In this fun-filled May Term travel course, students and I visited Lincoln shrines in Springfield, where Honest Abe made his home from 1837 to 1861. In addition to reading and discussing books on Lincoln, we visited the Abraham Lincoln Presidential Library & Museum, the Lincoln Tomb, the Old State Capitol, the Lincoln-Herndon Law Offices, the Lincoln Home, and New Salem, a small village where Lincoln lived for six years before relocating to Springfield, twenty miles away. The disparity between the frontier village and the Lincoln Memorial was the focus of the class. How did Lincoln become the Lincoln we remember? As an additional treat, we enjoyed a guided tour of the current State Capitol by State Senator Edward Maloney, who pointed out the plush Senate seat that once had belonged to President Barack Obama, another man who rose from obscurity, entered politics as an Illinois legislator, and then as a dark horse candidate claimed the American presidency.
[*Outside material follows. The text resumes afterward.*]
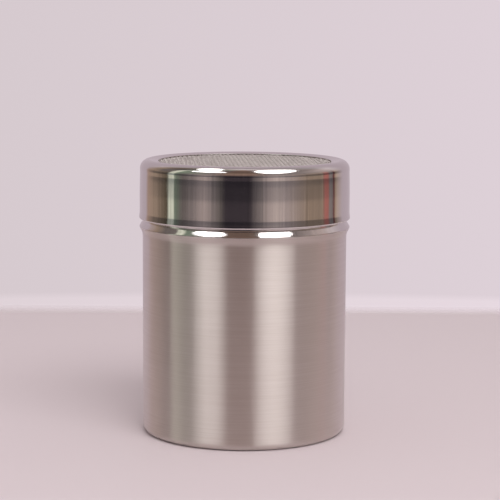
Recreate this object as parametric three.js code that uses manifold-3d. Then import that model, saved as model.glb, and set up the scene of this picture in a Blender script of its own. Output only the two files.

Historical documentary filmmaking

 

I taught Historical Documentary Filmmaking with my former colleague Nathan Peck, Professor of Art & Design at Saint Xavier University. Students enrolled in my history and his art courses simultaneously. No training in history or film was required, but by the end of the semester each student made their own five-minute documentary, having learned the process step-by-step. Photography, video and audio production, the Adobe software suite--they learned it all! And they learned how to find and use historical evidence, how to distill historical narratives into script, and how to locate historical images that turned the past into a visual feast for their viewers. The students’ films focused on Saint Xavier University's history and can be found here. For Nathan's webpage, click here.


Modern Japan

 

One of my favorite courses to teach at Saint Xavier, Modern Japan was a whirlwind tour through the remarkable history of a fascinating country. A proudly independent people who have borrowed much from others, the Japanese have fashioned a culture that foreigners have long found intriguing. Americans have shared a special relationship with Japan since the arrival of Commodore Matthew Perry in 1853, who forcibly opened the country to trade with the West. The course focused on the subsequent and astonishingly rapid rise of Japan from a premodern society to a world power, but it also paid special attention to Japanese culture, which remains vibrant today. One of the great boons of teaching Japanese history is that it invites a comparative analysis of American and Japanese culture, illuminating the degree to which individual behavior is shaped by broader social practice rooted in historical experience. For superb visual material on Japanese history and culture that I used in my teaching, immerse yourself in MIT's Visualizing Cultures, an outstanding resource produced by leading scholars of Asian history, most notably the eminent scholar of Japan, John Dower.


Senior seminar

 

The capstone course for seniors at Saint Xavier was always incredibly interesting to teach. By the end of the semester, students produced a 20 to 25 page research paper based on primary sources. The course design was simple: students asked a question that intrigued them, and then they hit the archives hard. My job was to give them advice as they morphed into junior historians. Having the opportunity to watch them develop as scholars was a true pleasure, as was seeing them embrace the challenge of writing history from the scraps left from the past. In the end, most students found the course to be the most demanding course they had ever taken--and also their most rewarding academic experience in college.